No obstante, debemos decir, que la gran obra de Fernando Ortiz es anterior al advenimiento de la dictadura en 1959, obra incontaminada, ideológicamente incontaminada, por lo que su prestigio intelectual no sería dañado por la dicha dictadura; sería dañado, quizás, su prestigio personal al prestarse al apoyo, más o menos declarado, más o menos tácito, del régimen que terminó por liquidar, o al menos deslucir, a sus amados y contrapuestos personajes-productos. Lo que no había logrado, como el sabio temía, el capitalismo centralizado lo ha logrado el socialismo centralizado, no se sabe si con el temor del sabio, pero seguro sí con su silencio.
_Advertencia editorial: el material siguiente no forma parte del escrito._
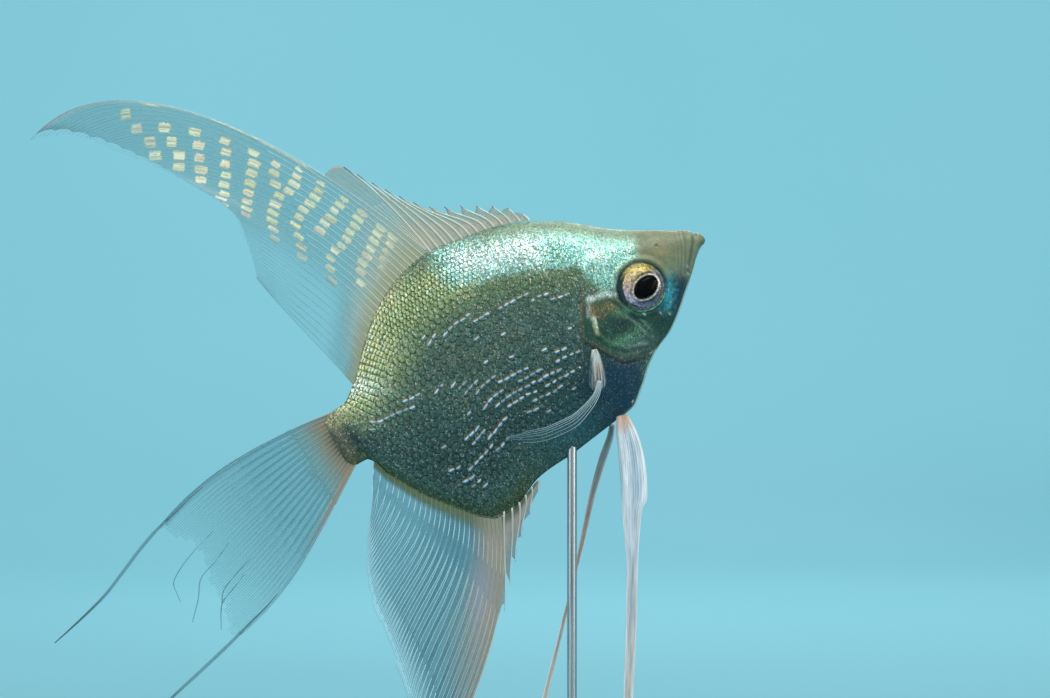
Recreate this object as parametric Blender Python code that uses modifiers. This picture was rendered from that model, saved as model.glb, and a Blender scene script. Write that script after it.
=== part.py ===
"""Freshwater angelfish, life size, held by a plain display stand. Metres, +Z up, nose towards +X."""

import math

import bmesh
import bpy
from mathutils import Euler, Matrix, Vector

MM = 0.001
SIDES = ((-1, "right"), (1, "left"))
SIDEWAYS = Vector((0, 1, 0))

# Driving dimensions, in millimetres. The fish's own frame starts at the snout tip, with x forward and z up.
PITCH_DEGREES = 29.0
SNOUT_OVER_STAND = (31.7, 0.0, 126.5)
JOINT_GAP = 0.3
FIN_GAP = 0.35
FIN_THICKNESS = 0.55
CUT_REACH = 12.0  # more than half the body's thickness

EYE_CENTRE = (-13.8, -2.3)
EYE_RADIUS = 4.35
EYE_INNER_DEPTH = 2.5
EYE_RIM = 4.6
EYE_DOME = 5.6
EYE_TURN_DEGREES = 8.0
EYE_SOCKET_DEPTH = 2.25
EYE_SOCKET_TOP = 9.0
# How far the eye's face has dropped from its dome, against the radius.
EYE_FACE = [(0.0, 0.0), (1.1, 0.05), (2.1, 0.22), (3.1, 0.5), (3.9, 0.85), (4.35, 1.3)]
EYE_SHOULDER = 3.4

STAND_BASE_SIZE = (84.0, 56.0, 8.0)
STAND_CORNER_RADIUS = 6.0
STAND_EDGE_RADIUS = 1.0
STAND_ROD_X = 7.7
STAND_ROD_RADIUS = 0.9
STAND_ROD_TOP = 88.6
STAND_COLLAR_RADIUS = 4.0
STAND_COLLAR_HEIGHT = 2.4
STAND_COLLAR_BEVEL = 0.8
STAND_SOCKET_DEPTH = 12.0

# Outline of the body against x: back with the scaly dorsal base, and belly with the scaly anal base.
BACK_OUTLINE = [
    (-75.6, 5.3), (-72.4, 5.5), (-69.3, 7.6), (-67.2, 9.6), (-64.3, 12.8), (-61.2, 15.7), (-57.7, 18.3),
    (-53.5, 20.5), (-48.7, 21.9), (-45.2, 22.4), (-38.6, 21.6), (-34.1, 20.8), (-29.6, 19.5), (-25.5, 17.7),
    (-21.6, 15.6), (-18.0, 13.0), (-14.5, 10.2), (-10.7, 7.8), (-6.1, 5.2), (-3.4, 3.5), (-1.6, 2.6),
    (-0.9, 1.7), (-0.3, 1.1), (0.0, 0.5),
]
BELLY_OUTLINE = [
    (-75.6, -5.9), (-73.6, -5.9), (-72.6, -6.8), (-71.4, -10.2), (-70.0, -12.7), (-68.0, -16.1),
    (-65.4, -19.4), (-62.9, -22.4), (-60.4, -25.2), (-57.8, -26.8), (-54.6, -26.9), (-51.8, -25.9),
    (-47.6, -24.1), (-44.5, -23.6), (-40.2, -23.3), (-35.3, -22.6), (-30.6, -21.9), (-26.5, -21.3),
    (-23.0, -18.8), (-19.9, -15.9), (-17.3, -14.1), (-14.0, -12.6), (-11.5, -10.9), (-7.6, -7.5),
    (-5.3, -5.3), (-2.2, -2.3), (-0.8, -1.1), (0.0, -0.4),
]
HALF_WIDTHS = [
    (-75.6, 1.25), (-72.0, 1.6), (-68.0, 2.2), (-62.0, 3.2), (-55.0, 4.4), (-47.0, 5.4), (-39.0, 6.0),
    (-31.0, 6.3), (-26.0, 6.2), (-20.0, 5.6), (-14.0, 4.85), (-10.0, 4.2), (-6.0, 3.3), (-3.0, 2.45),
    (-1.0, 1.6), (0.0, 0.7),
]
SECTION_SHARPNESS = [
    (-75.6, 1.15), (-66.0, 1.5), (-45.0, 1.55), (-28.0, 1.4), (-16.0, 1.25), (-4.0, 1.1), (0.0, 1.0),
]
STATIONS = [
    0.0, -0.4, -0.95, -1.7, -2.7, -4.0, -5.6, -7.6, -9.9, -12.4, -15.0, -17.3, -19.6, -22.2, -24.8, -27.4,
    -30.2, -33.2, -36.4, -39.8, -43.2, -46.6, -50.0, -53.2, -56.2, -59.0, -61.6, -64.0, -66.2, -68.2,
    -69.9, -71.3, -72.5, -73.9, -75.6,
]
RING_POINTS = 28

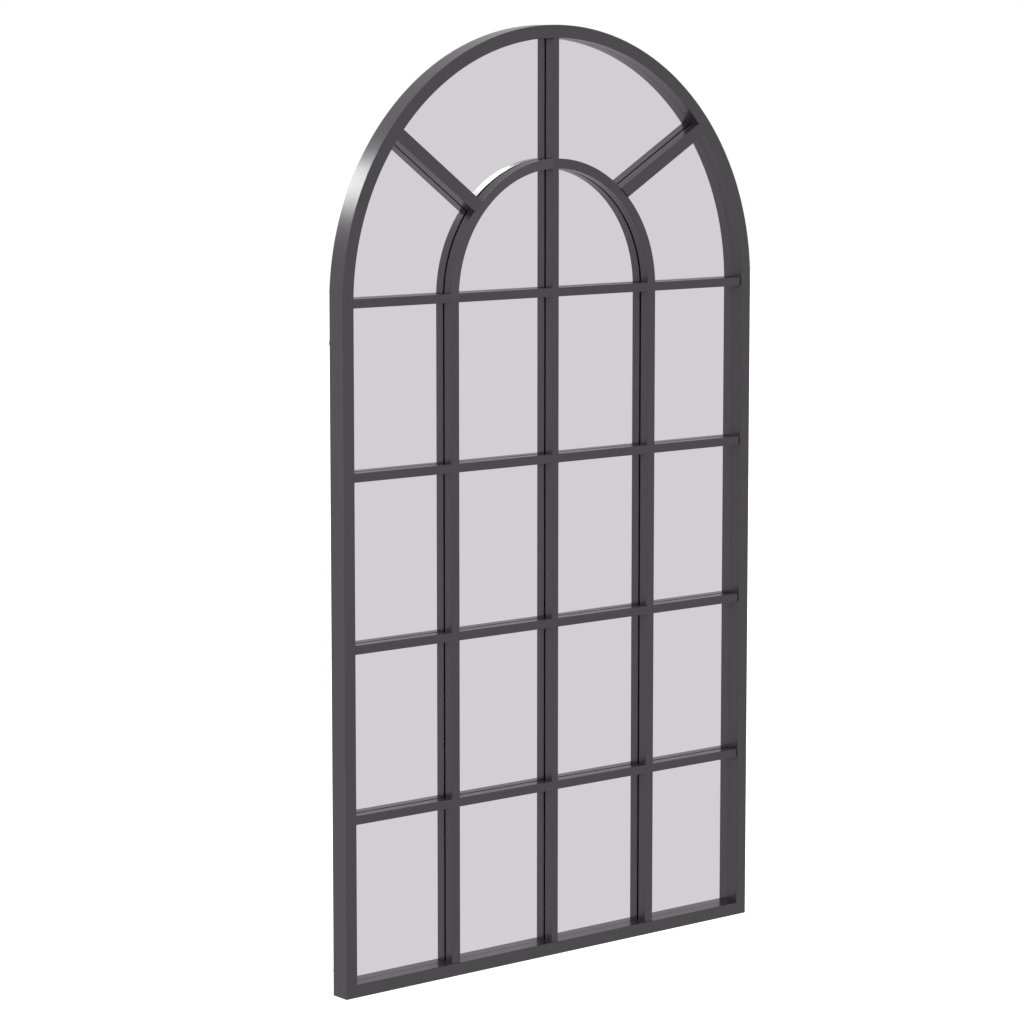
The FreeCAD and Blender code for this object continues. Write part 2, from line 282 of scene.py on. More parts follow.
# ---- finishes -----------------------------------------------------------------------
@dataclass(frozen=True)
class Finish:
    """A finish whose colour and roughness drift between two values over a fine grain."""

    name: str
    slot: str
    colour: Colour
    drift_colour: Colour
    smoothest: float
    roughest: float
    grain_size: float
    drift_size: float
    depth: float
    metallic: float = 0.0
    specular: float = 0.5

    def material(self, patterns: Patterns) -> bpy.types.Material:
        """Builds the material.

        Args:
            patterns: the shared node groups.

        Returns:
            The material, named after the finish.
        """
        material = bpy.data.materials.new(self.name)
        material.use_nodes = True
        material.node_tree.nodes.clear()
        wiring = Wiring(material.node_tree)
        sizes = {
            "Grain size": self.grain_size, "Drift size": self.drift_size, "Depth": self.depth,
        }
        uneven = wiring.add("ShaderNodeGroup", node_tree=patterns.unevenness)
        for name, value in sizes.items():
            uneven.inputs[name].default_value = value
        colour, roughness, normal = self.pattern(wiring, uneven, patterns)
        shader = wiring.add("ShaderNodeBsdfPrincipled", {
            "Base Color": colour, "Roughness": roughness, "Normal": normal,
            "Metallic": self.metallic, "Specular IOR Level": self.specular,
        })
        wiring.add("ShaderNodeOutputMaterial", {"Surface": shader.outputs["BSDF"]})
        return material

    def pattern(self, wiring: Wiring, uneven: bpy.types.Node, patterns: Patterns) -> Look:
        """What varies over the surface.

        Args:
            wiring: of the material's tree.
            uneven: the node with the grain and the drift.
            patterns: the shared node groups.

        Returns:
            The sockets of the colour, the roughness and the normal.
        """
        drift = uneven.outputs["Drift"]
        return self.blend(wiring, drift), self.roughness(wiring, drift), uneven.outputs["Normal"]

    def blend(self, wiring: Wiring, share: Socket) -> Socket:
        """Mixes the finish's two colours.

        Args:
            wiring: of the material's tree.
            share: of the second colour.

        Returns:
            The colour's socket.
        """
        ramp = wiring.add("ShaderNodeValToRGB", {"Fac": share})
        first, last = ramp.color_ramp.elements
        first.position, last.position = BLACK_TO_WHITE
        first.color, last.color = (*self.colour, 1.0), (*self.drift_colour, 1.0)
        return ramp.outputs["Color"]

    def roughness(self, wiring: Wiring, share: Socket) -> Socket:
        """Spreads a share over the finish's range of roughness.

        Args:
            wiring: of the material's tree.
            share: 0 where it is smoothest, 1 where it is roughest.

        Returns:
            The roughness's socket.
        """
        least, most = SMOOTH_TO_ROUGH
        limits = {"Value": share, "From Min": least, "From Max": most}
        limits.update({"To Min": self.smoothest, "To Max": self.roughest})
        return wiring.add("ShaderNodeMapRange", limits).outputs["Result"]


@dataclass(frozen=True)
class PressedBoard(Finish):
    """Hardboard: matted fibres, with the print of the screen it was pressed on."""

    fibre_length: float = 0.012
    fibre_width: float = 0.0012
    fibre_detail: float = 5.0
    fibre_twist: float = 1.2
    fibre_share: float = 0.72               # of the colour; the rest is the slow drift
    screen_pitch: float = 0.0022
    screen_depth: float = 0.00012

    def pattern(self, wiring: Wiring, uneven: bpy.types.Node, patterns: Patterns) -> Look:
        """Colours the fibres and presses the screen's crossing wires into them.

        Args:
            wiring: of the material's tree.
            uneven: the node with the grain and the drift.
            patterns: the shared node groups.

        Returns:
            The sockets of the colour, the roughness and the normal.
        """
        place = wiring.add("ShaderNodeTexCoord").outputs["Object"]
        stretch = (1 / self.fibre_length, 1 / self.fibre_width, 1 / self.fibre_width)
        along = wiring.add("ShaderNodeMapping", {"Vector": place, "Scale": stretch})
        fibres = wiring.add("ShaderNodeTexNoise", {
            "Vector": along.outputs["Vector"], "Scale": 1.0, "Detail": self.fibre_detail,
            "Distortion": self.fibre_twist,
        })
        share = wiring.add(
            "ShaderNodeMix",
            {"Factor": self.fibre_share, "A": uneven.outputs["Drift"], "B": fibres.outputs["Fac"]},
        )
        wires = [
            wiring.add(
                "ShaderNodeTexWave",
                {"Vector": place, "Scale": WAVE_OF_ONE_METRE / self.screen_pitch},
                bands_direction=direction,
            ).outputs["Fac"]
            for direction in ("X", "Z")
        ]
        crossing = wiring.add("ShaderNodeMath", {0: wires[0], 1: wires[1]}, operation="MULTIPLY")
        print_of_screen = wiring.add("ShaderNodeBump", {
            "Height": crossing.outputs[0], "Distance": self.screen_depth,
            "Normal": uneven.outputs["Normal"],
        })
        colour = self.blend(wiring, share.outputs["Result"])
        roughness = self.roughness(wiring, uneven.outputs["Grain"])
        return colour, roughness, print_of_screen.outputs["Normal"]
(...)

Por suerte, nada es en blanco y negro, y resulta que en un escritor del calibre de Ortiz cuenta más la obra que la vida o, mejor, más la obra que los malabares que hizo en vida, que hizo para sostener la vida. En prólogo a su Historia de una pelea cubana contra los demonios el autor asegura: “Hogaño los diablos, si es que aún se presentan a la vista, deben de seguir saliendo disfrazados, como muchas veces hicieron, hasta de santimoniosos y falsos sermoneros, como propagandistas (...) de toda suerte de añagazas, para echarle una y otra vez la zancadilla a los crédulos más o menos ingenuos o pecadorizos y precipitarlos en las ardientes calderas del averno. Los demonios ya no vienen “al limpio”, al mundo claro y visible, con sus clásicos cuernos, pezuñas y rabos, ni con silentes alas de murciélagos y penetrantes ojos de cucubá; ni ahora apestan a azufre y berrenchín. ¿Quizás porque los diablos han huido (...) después de las grandes depuraciones (...) que fueron realizadas por las varias revoluciones racionalistas habidas desde el siglo XVIII? ¿O porque la humanidad, a fuerza de estar endemoniada, se ha vuelto muy lista por sus muchas experiencias y ya no se deja engañar por los reviejos trucos y desplantes, sino con artimañas nuevas y más sutiles? Cada época, como cada país, tiene su trasmundo, su metafísica”.

Quizás Ortiz se esté refiriendo a un nuevo tipo de demonio entronizado en el poder luego de las revoluciones racionalistas, como la de Fidel Castro, desencadenadas desde el denominado Siglo de las Luces, un tipo de demonio despojado de todo misterio, sin ninguno de los encantos de los demonios antiguos y, sin embargo, dotado con todos sus desmanes, acometidos de manera fría y eficiente, desmanes multiplicados entonces, en fin, demonios artillados con toda suerte de añagazas, para echarle una y otra vez la zancadilla a los crédulos más o menos ingenuos o pecadorizos y precipitarlos en las ardientes calderas del averno. Los demonios ya no vienen “al limpio”, al mundo claro y visible, con sus clásicos cuernos, pezuñas y rabos, ni con silentes alas de murciélagos y penetrantes ojos de cucubá, nada de eso, son demonios propagandistas, como les llama, que en nombre del iluminismo cientificista arremeten fieramente contra el dogma eclesial, no para sustituirlo por el libre albedrío de los pobres mortales, sino para instaurar un dogma no sólo inmensamente más férreo que el anterior, sino más simple y aséptico; tan simple y aséptico como un disparo en la nuca al son de la Internacional.

No estaremos a punto de saber si ciertamente había acá una velada crítica al nuevo orden establecido en la isla, pero lo que si estamos a punto de saber es que Historia de une pelea cubana contra los demonios, junto a Contrapunteo cubano del tabaco y el azúcar y la mencionada obra de Lezama Lima y Lidia Cabrera, con su trama de demonios que allá en el declive del siglo XVII estuvieron empeñados en la intríngulis de la fundación de las villas de San Juan de los Remedios y de Santa Clara, viene ciertamente a engrandecer no sólo al acerbo cultural de lo cubano, sino al hipotético texto cosmogónico que dotaría al ser nacional isleño de unas sinuosidades, claroscuros y profundidades que lo alejarían prudencialmente de esos páramos de lo rectilíneo y uniforme, de lo pedestre y predecible que ahora mismo nos consume en el bochorno de la restallante luminosidad del mediodía en punto; tanta luz que ya nos ciega.